[1] OPINION
[2] Appellant, Ray B. Herrod, hereinafter referred to as defendant, was charged and tried in the District Court of Pittsburg County for the offense of Shooting With Intent to Kill, After Former Conviction of a Felony. He was found guilty of the lesser offense of Assault and Battery With a Dangerous Weapon, After Former Conviction of a Felony. His punishment was fixed at eight (8) years imprisonment, and from said judgment and sentence, a timely appeal has been perfected to this Court.

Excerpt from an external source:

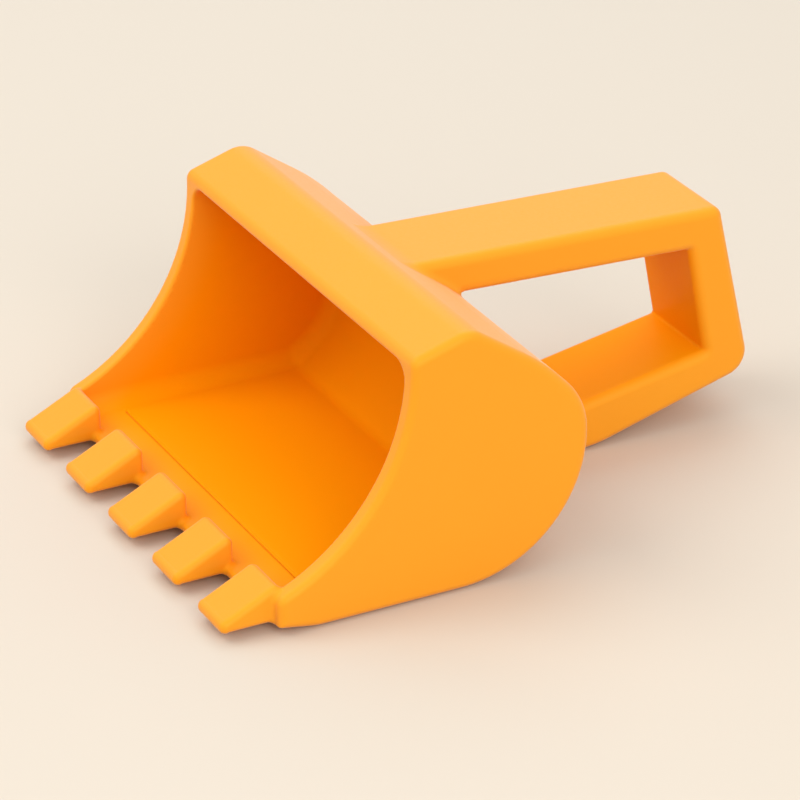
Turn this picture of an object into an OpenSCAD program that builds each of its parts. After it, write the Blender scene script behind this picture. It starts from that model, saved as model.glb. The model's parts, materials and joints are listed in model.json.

[3] At the trial, Roy Johnson testified that he was employed as the transportation officer at the state penitentiary and had been so employed for approximately 23 years. On October 31, 1971, he proceeded to Dallas to pick up the defendant and bring him to the penitentiary. The defendant was handcuffed and a belly chain was placed around his waist prior to leaving Dallas. When they were approximately two and one-half miles south of Kiowa, the defendant jumped between Johnson and the steering wheel. While he was scuffling with the defendant and attempting to stop the vehicle, the defendant grabbed the pistol from Johnson's belt and pointed it at him. Johnson reached for the pistol and pushed it up. The defendant fired the weapon and Johnson was struck in the left hand by the bullet. He continued to struggle with the defendant and managed to get the pistol back.
[4] The first proposition asserts that the evidence was insufficient to sustain a verdict of guilty. We have consistently held that where there is competent evidence in the record from which the jury could reasonably conclude that the defendant was guilty as charged, the Court of Criminal Appeals will not interfere with the verdict, since it is the exclusive province of the jury to weigh the evidence and determine the facts. Turner v. State, Okla. Cr. 479 P.2d 631.
[5] The final proposition asserts that the punishment is excessive. We need only observe that the verdict is well within the range provided by law and does not shock the conscience of this Court.
[6] The judgment and sentence is affirmed.
[7] BLISS and BRETT, JJ., concur.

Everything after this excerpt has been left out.